Work required — Copy out the line that contains "shape.faces.new((top[a], top[b], bottom[b], bottom[a]))", the line that contains "for node in", and every line between them, exactly, and nothing else.

Recorded information —

..............................

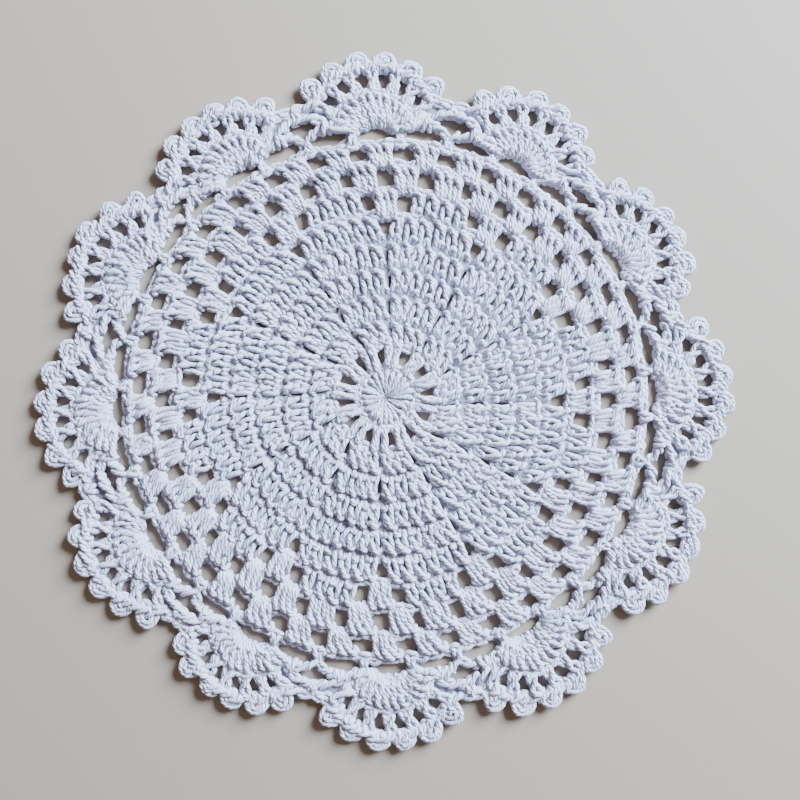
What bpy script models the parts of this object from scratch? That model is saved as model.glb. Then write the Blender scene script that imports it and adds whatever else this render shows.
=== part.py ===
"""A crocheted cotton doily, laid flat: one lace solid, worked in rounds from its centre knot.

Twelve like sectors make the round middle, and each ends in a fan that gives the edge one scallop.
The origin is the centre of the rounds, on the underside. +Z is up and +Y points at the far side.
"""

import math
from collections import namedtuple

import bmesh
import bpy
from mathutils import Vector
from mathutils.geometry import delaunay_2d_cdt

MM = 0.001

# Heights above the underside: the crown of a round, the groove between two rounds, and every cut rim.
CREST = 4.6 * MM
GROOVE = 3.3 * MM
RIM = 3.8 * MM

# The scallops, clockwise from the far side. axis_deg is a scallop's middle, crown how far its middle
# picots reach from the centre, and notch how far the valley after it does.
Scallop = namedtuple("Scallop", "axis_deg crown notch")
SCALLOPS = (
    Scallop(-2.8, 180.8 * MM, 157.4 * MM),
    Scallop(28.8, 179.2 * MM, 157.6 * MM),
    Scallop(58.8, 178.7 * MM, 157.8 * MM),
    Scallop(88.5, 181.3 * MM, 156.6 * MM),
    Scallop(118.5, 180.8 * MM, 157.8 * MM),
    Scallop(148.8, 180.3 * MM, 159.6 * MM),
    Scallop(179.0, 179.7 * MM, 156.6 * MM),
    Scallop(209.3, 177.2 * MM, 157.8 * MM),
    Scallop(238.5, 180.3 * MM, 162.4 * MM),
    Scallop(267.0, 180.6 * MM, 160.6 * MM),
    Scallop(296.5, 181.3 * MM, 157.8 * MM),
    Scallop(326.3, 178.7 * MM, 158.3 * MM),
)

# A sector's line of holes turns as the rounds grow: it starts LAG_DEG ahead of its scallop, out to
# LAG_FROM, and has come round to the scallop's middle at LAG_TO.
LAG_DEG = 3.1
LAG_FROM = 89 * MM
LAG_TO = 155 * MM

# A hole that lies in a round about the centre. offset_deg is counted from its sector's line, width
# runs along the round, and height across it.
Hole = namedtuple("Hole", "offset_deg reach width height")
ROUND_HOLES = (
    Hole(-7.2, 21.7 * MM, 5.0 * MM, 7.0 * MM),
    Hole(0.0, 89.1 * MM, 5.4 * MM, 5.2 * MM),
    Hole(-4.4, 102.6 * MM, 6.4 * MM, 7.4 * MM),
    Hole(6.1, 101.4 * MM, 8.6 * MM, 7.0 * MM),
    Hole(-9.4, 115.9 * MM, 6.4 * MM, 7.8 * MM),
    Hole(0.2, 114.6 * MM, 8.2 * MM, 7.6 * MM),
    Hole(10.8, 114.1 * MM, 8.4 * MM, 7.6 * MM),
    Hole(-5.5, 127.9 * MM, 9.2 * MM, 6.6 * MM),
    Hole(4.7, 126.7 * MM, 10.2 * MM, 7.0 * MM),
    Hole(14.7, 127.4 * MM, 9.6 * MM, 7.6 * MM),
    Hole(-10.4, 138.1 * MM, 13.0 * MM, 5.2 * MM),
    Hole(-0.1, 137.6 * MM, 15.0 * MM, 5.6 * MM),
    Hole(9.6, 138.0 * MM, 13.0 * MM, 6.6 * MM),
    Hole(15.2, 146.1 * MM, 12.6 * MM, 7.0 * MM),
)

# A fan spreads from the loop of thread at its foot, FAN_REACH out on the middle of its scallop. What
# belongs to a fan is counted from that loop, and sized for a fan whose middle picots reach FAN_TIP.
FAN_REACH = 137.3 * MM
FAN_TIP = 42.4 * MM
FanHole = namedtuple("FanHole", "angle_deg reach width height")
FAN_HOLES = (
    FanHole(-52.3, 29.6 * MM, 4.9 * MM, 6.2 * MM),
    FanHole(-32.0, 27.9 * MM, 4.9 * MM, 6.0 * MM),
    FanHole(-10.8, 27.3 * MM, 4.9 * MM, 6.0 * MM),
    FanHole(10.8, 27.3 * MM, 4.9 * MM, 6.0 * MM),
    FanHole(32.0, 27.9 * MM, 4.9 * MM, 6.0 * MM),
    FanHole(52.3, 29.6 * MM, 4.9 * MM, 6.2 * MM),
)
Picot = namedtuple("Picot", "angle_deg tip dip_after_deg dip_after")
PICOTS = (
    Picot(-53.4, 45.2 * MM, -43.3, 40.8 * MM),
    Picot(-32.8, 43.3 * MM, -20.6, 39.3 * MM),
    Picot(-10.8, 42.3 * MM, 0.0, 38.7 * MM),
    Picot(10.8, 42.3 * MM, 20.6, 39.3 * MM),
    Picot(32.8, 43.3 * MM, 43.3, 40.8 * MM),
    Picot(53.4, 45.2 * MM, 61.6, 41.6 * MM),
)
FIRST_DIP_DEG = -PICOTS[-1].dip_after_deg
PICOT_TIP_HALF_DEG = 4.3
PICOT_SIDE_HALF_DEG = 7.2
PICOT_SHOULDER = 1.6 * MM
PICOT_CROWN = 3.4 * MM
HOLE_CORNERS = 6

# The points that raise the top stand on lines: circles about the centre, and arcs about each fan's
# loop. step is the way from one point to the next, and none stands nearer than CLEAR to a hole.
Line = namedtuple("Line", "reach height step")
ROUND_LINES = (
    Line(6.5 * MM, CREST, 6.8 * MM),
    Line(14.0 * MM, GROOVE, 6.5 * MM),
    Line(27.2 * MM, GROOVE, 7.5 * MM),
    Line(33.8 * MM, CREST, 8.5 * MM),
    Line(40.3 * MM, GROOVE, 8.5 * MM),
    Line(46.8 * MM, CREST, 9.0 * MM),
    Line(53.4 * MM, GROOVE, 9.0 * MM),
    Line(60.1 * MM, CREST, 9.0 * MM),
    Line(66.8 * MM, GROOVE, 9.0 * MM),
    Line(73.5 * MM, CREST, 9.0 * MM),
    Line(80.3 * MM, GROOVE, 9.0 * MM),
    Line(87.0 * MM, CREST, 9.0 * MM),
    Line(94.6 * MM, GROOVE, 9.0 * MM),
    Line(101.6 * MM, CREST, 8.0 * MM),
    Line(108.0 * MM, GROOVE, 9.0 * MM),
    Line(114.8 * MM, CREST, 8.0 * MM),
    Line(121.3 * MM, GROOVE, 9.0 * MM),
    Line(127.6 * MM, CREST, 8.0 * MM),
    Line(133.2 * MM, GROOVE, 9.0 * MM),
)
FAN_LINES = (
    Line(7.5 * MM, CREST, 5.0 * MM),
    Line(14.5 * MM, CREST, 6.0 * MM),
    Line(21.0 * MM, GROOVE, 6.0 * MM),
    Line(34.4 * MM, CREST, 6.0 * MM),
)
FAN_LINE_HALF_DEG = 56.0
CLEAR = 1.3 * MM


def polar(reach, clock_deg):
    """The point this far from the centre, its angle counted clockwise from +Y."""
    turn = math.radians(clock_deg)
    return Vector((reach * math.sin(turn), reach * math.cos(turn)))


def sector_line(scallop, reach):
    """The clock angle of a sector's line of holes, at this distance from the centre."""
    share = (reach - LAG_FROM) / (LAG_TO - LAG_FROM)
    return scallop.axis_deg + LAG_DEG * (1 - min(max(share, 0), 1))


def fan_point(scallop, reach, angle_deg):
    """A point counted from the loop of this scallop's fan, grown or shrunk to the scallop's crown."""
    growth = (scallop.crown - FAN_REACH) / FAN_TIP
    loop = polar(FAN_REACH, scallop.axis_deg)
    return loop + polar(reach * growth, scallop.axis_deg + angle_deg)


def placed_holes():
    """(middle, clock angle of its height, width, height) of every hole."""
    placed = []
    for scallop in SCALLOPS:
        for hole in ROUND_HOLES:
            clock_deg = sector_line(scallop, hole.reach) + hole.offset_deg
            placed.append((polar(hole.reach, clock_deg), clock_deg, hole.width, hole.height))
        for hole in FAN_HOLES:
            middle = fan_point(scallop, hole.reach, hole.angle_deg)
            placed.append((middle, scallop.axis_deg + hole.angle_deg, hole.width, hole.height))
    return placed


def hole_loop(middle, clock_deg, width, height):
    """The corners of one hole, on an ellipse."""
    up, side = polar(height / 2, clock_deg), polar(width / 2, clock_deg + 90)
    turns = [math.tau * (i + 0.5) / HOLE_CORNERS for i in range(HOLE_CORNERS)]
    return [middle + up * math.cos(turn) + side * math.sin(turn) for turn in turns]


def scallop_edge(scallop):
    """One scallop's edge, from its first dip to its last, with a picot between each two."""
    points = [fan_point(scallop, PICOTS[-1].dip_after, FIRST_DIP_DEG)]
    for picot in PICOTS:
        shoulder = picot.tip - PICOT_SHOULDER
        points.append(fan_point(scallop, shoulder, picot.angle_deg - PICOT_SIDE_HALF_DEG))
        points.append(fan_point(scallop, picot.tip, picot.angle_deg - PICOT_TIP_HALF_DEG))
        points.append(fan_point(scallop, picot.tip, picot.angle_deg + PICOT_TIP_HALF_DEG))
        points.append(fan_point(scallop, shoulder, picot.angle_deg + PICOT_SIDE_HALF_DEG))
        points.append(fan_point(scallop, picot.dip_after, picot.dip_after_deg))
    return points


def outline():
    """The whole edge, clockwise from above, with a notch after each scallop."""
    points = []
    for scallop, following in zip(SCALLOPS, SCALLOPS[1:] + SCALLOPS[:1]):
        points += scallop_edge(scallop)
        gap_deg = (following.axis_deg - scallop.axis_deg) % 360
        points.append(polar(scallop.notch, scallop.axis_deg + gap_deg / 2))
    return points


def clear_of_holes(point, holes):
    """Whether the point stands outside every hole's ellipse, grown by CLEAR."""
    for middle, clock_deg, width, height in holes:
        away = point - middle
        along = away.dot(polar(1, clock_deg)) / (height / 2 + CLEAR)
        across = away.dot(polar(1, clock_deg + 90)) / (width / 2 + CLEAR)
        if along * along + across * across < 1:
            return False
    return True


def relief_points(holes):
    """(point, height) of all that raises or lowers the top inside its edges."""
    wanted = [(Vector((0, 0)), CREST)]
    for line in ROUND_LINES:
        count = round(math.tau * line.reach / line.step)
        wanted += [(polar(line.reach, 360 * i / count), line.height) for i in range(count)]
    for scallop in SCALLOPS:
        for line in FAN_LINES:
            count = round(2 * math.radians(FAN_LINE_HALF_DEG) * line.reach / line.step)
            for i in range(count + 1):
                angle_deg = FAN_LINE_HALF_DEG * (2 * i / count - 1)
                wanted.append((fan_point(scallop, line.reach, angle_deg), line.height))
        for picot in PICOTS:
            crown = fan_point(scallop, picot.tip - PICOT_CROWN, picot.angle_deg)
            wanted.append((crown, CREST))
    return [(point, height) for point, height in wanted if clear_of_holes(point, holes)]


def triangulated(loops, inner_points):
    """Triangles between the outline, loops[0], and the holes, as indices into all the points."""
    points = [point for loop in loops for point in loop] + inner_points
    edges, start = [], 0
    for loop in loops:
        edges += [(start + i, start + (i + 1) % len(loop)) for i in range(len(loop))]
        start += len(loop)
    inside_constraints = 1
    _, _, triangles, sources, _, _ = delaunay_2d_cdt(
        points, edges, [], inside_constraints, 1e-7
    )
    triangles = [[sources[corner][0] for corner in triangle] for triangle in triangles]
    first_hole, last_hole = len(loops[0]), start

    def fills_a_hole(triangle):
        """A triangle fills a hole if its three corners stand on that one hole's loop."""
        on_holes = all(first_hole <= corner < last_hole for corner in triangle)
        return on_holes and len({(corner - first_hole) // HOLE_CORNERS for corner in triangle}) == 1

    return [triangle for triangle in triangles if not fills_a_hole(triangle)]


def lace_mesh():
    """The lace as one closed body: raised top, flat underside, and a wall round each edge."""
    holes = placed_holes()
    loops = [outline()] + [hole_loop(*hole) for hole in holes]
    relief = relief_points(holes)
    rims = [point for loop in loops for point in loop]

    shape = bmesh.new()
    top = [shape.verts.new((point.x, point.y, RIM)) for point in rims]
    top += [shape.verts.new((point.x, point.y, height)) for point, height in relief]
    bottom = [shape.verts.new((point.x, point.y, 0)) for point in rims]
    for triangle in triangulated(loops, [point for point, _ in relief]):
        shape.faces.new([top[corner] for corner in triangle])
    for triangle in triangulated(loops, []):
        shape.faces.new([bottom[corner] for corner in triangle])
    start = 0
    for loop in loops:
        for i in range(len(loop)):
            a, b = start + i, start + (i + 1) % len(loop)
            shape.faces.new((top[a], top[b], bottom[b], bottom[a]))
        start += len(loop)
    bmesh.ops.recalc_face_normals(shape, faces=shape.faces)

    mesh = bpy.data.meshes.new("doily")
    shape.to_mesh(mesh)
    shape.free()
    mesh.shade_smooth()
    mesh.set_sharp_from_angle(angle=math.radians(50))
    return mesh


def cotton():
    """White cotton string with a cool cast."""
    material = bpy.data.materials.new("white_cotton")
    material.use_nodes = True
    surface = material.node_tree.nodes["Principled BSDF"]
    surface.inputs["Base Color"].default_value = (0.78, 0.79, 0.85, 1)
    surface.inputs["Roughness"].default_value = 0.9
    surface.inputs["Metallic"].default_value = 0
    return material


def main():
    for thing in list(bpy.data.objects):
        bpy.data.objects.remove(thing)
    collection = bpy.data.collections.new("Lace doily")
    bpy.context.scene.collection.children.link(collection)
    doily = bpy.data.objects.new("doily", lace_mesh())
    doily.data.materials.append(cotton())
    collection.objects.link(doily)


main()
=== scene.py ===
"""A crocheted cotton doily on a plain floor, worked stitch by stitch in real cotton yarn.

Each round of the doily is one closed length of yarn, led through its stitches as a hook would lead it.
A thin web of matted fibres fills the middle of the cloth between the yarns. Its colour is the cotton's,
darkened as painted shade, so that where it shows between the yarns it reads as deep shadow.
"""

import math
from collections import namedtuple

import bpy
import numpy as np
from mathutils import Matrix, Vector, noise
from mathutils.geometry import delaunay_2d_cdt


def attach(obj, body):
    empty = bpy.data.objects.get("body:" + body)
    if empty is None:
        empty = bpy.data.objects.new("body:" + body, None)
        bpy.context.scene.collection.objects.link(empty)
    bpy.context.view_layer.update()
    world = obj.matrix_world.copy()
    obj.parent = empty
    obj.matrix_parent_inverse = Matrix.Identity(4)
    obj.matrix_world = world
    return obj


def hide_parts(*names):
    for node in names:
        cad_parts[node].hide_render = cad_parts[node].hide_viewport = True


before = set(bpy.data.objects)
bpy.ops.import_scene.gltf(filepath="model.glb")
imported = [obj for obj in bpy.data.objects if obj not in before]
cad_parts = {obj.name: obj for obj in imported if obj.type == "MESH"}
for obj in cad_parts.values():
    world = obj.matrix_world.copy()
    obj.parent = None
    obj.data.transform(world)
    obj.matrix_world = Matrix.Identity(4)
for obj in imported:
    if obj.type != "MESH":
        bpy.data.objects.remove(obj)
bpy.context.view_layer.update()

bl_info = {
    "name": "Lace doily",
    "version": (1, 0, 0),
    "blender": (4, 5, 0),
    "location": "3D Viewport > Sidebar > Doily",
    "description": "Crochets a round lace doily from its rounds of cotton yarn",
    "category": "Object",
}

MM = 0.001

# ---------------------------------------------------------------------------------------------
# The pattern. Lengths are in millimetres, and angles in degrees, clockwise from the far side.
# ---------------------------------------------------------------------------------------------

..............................

Task output —
            shape.faces.new((top[a], top[b], bottom[b], bottom[a]))
        start += len(loop)
    bmesh.ops.recalc_face_normals(shape, faces=shape.faces)

    mesh = bpy.data.meshes.new("doily")
    shape.to_mesh(mesh)
    shape.free()
    mesh.shade_smooth()
    mesh.set_sharp_from_angle(angle=math.radians(50))
    return mesh


def cotton():
    """White cotton string with a cool cast."""
    material = bpy.data.materials.new("white_cotton")
    material.use_nodes = True
    surface = material.node_tree.nodes["Principled BSDF"]
    surface.inputs["Base Color"].default_value = (0.78, 0.79, 0.85, 1)
    surface.inputs["Roughness"].default_value = 0.9
    surface.inputs["Metallic"].default_value = 0
    return material


def main():
    for thing in list(bpy.data.objects):
        bpy.data.objects.remove(thing)
    collection = bpy.data.collections.new("Lace doily")
    bpy.context.scene.collection.children.link(collection)
    doily = bpy.data.objects.new("doily", lace_mesh())
    doily.data.materials.append(cotton())
    collection.objects.link(doily)


main()
=== scene.py ===
"""A crocheted cotton doily on a plain floor, worked stitch by stitch in real cotton yarn.

Each round of the doily is one closed length of yarn, led through its stitches as a hook would lead it.
A thin web of matted fibres fills the middle of the cloth between the yarns. Its colour is the cotton's,
darkened as painted shade, so that where it shows between the yarns it reads as deep shadow.
"""

import math
from collections import namedtuple

import bpy
import numpy as np
from mathutils import Matrix, Vector, noise
from mathutils.geometry import delaunay_2d_cdt


def attach(obj, body):
    empty = bpy.data.objects.get("body:" + body)
    if empty is None:
        empty = bpy.data.objects.new("body:" + body, None)
        bpy.context.scene.collection.objects.link(empty)
    bpy.context.view_layer.update()
    world = obj.matrix_world.copy()
    obj.parent = empty
    obj.matrix_parent_inverse = Matrix.Identity(4)
    obj.matrix_world = world
    return obj


def hide_parts(*names):
    for node in names:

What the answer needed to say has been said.